One step in this direction has been Kampung Admiralty, the first integrated community for the elderly where they can live in their own flats and have access to medical care for a fee.

It is also heartening to see that there are outreach and education efforts within the Woodlands community to help seniors with dementia who are lost. This includes training volunteers and SMRT staff.

For PWDs living alone or with their spouses, integrated communities like Kampung Admiralty can fill the gap in the meantime.

While there are more plans to increase these communities, we can work on easing caregiver burdens now.

One example could be increasing the options for respite care. Some patients with dementia exhibit what is known as “sundowning” where disorientation and anxiety starts at dusk and can go late into the night. Caregivers can become exhausted because of a lack of sleep.

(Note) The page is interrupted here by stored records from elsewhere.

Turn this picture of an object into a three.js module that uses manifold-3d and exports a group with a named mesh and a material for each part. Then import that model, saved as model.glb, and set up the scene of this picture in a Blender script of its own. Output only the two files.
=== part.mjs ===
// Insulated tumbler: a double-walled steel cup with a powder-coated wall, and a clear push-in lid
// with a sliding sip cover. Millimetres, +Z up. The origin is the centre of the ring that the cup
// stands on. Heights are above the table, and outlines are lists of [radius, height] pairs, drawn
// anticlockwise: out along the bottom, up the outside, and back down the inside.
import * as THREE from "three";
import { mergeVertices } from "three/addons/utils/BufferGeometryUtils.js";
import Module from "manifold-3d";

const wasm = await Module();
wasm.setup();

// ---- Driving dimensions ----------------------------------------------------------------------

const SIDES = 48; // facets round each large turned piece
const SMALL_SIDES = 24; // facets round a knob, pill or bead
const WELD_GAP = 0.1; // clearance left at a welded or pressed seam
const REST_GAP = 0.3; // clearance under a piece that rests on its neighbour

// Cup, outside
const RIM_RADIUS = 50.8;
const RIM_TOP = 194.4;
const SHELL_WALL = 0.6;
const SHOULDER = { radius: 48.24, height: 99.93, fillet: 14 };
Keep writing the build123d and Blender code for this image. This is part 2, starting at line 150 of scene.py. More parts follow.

The Agency for Integrated Care is piloting the Go Respite programme. To ease caregiver burden, it encourages caregivers to plan ahead and identify a suitable respite option, such as day care, short-term live-in care and night respite for those with sundowning behaviours.

But there is still a gap in the number of places offering night time care and it boils down to cost. Asking for centres to be open later at night or over the weekend requires more staff and better renumeration, which will then trickle down to the consumer.


For now, many elderly dementia patients are likely to live at home so the most impactful factor is each one of us - neighbours and residents in the community who look out for them.

PWDs can mingle in neighbourhoods independently if we provide support. In some local neighbourhoods, public service staff are trained to recognise PWDs and offer assistance. Tapping on the “gotong royong” spirit of mutual assistance, neighbours living in the same block or in the same housing estate can be trained to help neighbours with a PWD in their household.

Town councils or committees in various estates can offer platforms such as notice boards at lift lobbies for these families to share their needs and seek assistance to look out for their PWDs.

The work to support such families has to intensify, so that we will hear less anguished stories of caregivers and their loved ones suffering.

Amberyce Ang is pursuing her PhD in Gerontology at the Singapore University of Social Sciences (SUSS), under the Alice Lim Memorial Fund Sponsorship. Her research interests include retirement models, older workers and People with Dementia (PWD).

*Pseudonyms have been used in this commentary.